__THE TASK__: Take every line that has the string "three" and copy it out.
[BEGIN STORED DATA]
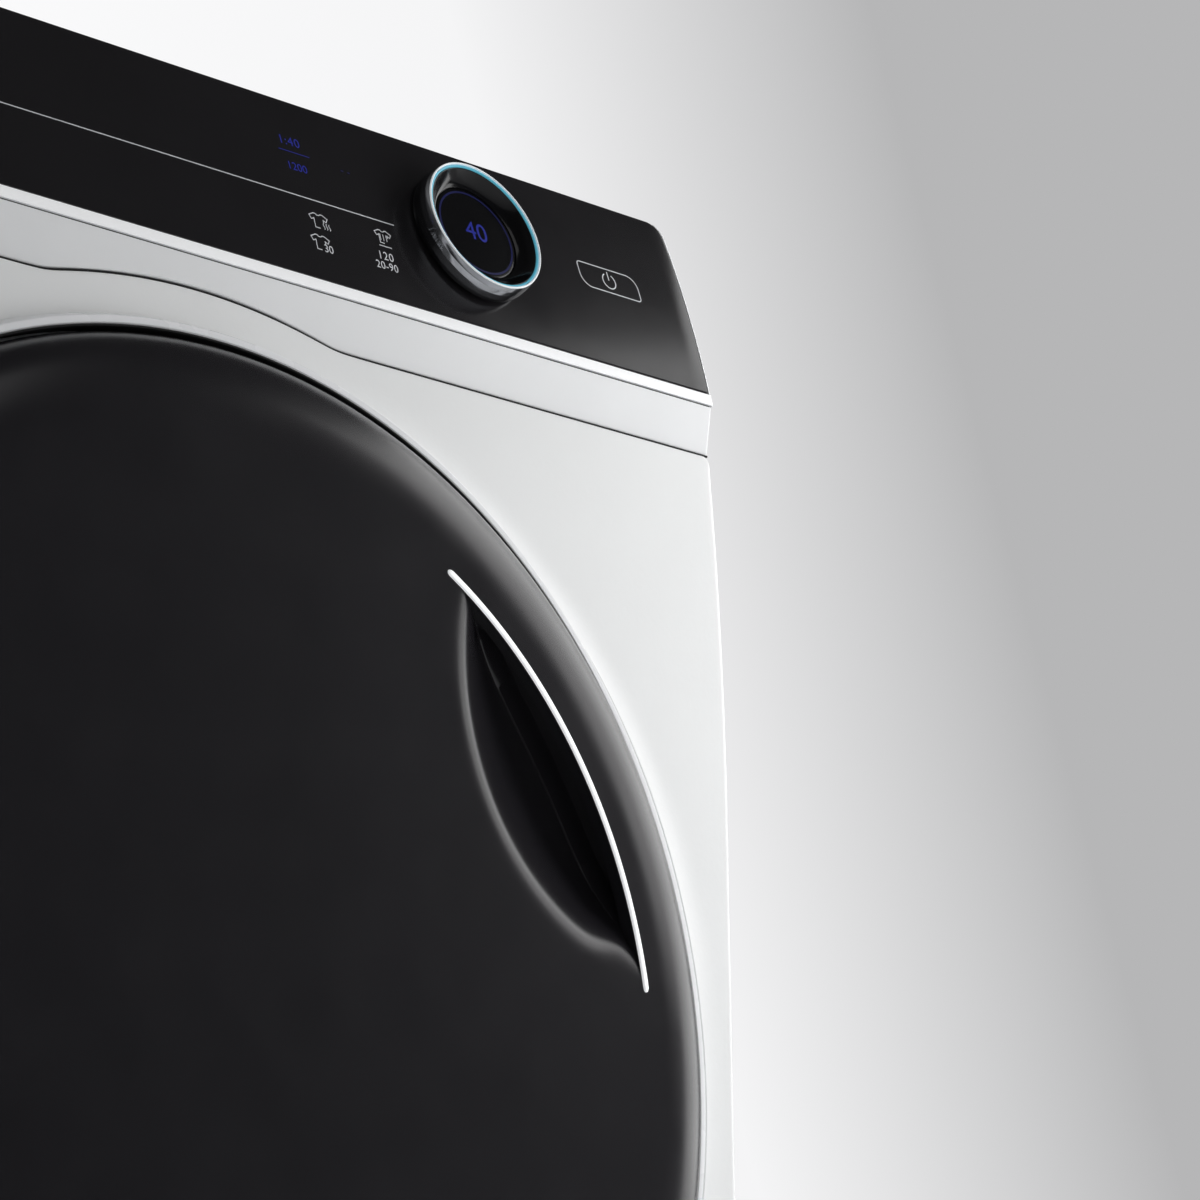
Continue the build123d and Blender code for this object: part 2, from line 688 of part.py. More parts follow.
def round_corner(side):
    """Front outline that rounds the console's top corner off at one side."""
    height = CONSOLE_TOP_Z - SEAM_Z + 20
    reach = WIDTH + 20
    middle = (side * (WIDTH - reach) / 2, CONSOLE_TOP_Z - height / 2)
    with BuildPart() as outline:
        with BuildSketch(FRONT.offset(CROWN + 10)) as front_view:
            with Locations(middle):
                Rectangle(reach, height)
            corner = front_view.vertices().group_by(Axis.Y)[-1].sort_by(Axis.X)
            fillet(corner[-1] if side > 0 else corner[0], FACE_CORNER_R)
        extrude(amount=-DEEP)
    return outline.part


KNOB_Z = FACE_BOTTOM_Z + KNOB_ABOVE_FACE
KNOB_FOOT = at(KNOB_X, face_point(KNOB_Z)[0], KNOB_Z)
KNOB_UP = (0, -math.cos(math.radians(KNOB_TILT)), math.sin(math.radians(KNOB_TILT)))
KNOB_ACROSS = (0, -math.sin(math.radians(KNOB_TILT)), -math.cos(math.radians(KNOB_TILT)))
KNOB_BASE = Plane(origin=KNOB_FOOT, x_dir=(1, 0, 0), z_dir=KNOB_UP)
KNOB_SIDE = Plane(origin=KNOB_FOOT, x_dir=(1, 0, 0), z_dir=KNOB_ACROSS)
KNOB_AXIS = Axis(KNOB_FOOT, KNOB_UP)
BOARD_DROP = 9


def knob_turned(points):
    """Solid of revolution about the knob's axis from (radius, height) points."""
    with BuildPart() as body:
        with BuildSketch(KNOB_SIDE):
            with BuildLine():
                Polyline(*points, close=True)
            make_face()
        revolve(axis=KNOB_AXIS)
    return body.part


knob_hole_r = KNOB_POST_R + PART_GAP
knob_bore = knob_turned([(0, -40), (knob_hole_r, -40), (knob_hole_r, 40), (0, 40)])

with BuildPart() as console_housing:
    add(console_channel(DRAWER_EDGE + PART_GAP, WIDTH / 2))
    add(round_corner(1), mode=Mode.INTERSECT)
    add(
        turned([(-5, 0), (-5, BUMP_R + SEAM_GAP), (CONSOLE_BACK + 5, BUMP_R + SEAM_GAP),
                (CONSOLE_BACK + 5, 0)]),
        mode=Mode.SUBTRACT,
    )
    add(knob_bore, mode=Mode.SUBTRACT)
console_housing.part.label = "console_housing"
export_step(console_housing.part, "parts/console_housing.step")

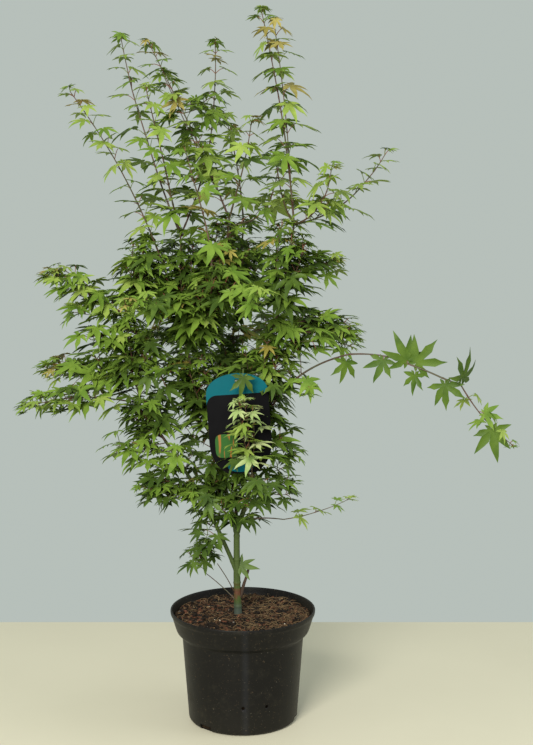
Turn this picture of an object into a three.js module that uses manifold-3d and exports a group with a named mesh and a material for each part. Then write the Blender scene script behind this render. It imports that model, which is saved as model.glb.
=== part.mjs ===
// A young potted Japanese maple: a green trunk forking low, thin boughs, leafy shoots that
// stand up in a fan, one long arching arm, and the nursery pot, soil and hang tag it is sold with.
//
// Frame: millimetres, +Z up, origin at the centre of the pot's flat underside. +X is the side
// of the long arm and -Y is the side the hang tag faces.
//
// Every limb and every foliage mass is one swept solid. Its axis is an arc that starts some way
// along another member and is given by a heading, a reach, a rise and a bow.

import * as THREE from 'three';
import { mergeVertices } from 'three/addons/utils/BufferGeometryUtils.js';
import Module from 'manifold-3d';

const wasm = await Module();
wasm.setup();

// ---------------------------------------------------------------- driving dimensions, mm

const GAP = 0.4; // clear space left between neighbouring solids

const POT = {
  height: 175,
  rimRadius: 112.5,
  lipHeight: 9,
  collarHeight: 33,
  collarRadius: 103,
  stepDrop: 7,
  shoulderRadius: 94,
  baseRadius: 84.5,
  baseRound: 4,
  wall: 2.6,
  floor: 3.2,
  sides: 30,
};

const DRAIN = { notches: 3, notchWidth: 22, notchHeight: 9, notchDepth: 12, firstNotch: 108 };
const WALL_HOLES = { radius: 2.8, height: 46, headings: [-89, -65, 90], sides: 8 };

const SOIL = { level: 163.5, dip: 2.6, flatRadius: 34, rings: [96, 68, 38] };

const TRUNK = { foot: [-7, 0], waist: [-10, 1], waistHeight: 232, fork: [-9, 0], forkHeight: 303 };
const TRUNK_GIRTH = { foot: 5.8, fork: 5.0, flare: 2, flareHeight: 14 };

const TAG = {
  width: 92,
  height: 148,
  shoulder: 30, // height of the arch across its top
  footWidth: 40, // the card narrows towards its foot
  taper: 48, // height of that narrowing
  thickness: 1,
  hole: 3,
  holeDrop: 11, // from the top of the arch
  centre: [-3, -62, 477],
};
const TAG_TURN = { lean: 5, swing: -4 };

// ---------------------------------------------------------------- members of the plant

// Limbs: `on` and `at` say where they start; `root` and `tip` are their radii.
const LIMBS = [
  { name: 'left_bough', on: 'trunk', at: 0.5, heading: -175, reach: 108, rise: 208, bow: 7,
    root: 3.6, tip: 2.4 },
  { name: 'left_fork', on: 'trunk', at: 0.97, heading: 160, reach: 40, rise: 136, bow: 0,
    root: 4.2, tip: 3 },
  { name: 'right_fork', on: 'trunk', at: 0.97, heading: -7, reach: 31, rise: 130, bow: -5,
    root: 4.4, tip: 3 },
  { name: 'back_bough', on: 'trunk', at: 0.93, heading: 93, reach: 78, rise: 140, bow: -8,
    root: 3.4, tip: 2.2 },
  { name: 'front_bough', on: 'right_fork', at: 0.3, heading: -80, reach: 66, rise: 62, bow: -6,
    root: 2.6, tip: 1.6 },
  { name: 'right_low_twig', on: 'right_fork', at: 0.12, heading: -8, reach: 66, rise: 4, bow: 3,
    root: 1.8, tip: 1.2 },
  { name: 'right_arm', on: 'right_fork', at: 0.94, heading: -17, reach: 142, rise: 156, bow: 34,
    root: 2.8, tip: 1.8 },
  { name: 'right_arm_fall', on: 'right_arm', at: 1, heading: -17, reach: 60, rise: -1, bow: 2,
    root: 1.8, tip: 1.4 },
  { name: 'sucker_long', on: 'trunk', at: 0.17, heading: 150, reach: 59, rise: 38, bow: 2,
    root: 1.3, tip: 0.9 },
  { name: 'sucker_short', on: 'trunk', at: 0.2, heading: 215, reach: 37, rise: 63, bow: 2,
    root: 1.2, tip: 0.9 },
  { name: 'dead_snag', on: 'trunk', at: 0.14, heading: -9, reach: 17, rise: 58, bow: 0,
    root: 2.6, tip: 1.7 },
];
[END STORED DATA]
__RESPONSE__:
Turn this picture of an object into a three.js module that uses manifold-3d and exports a group with a named mesh and a material for each part. Then write the Blender scene script behind this render. It imports that model, which is saved as model.glb.
import * as THREE from 'three';
import { mergeVertices } from 'three/addons/utils/BufferGeometryUtils.js';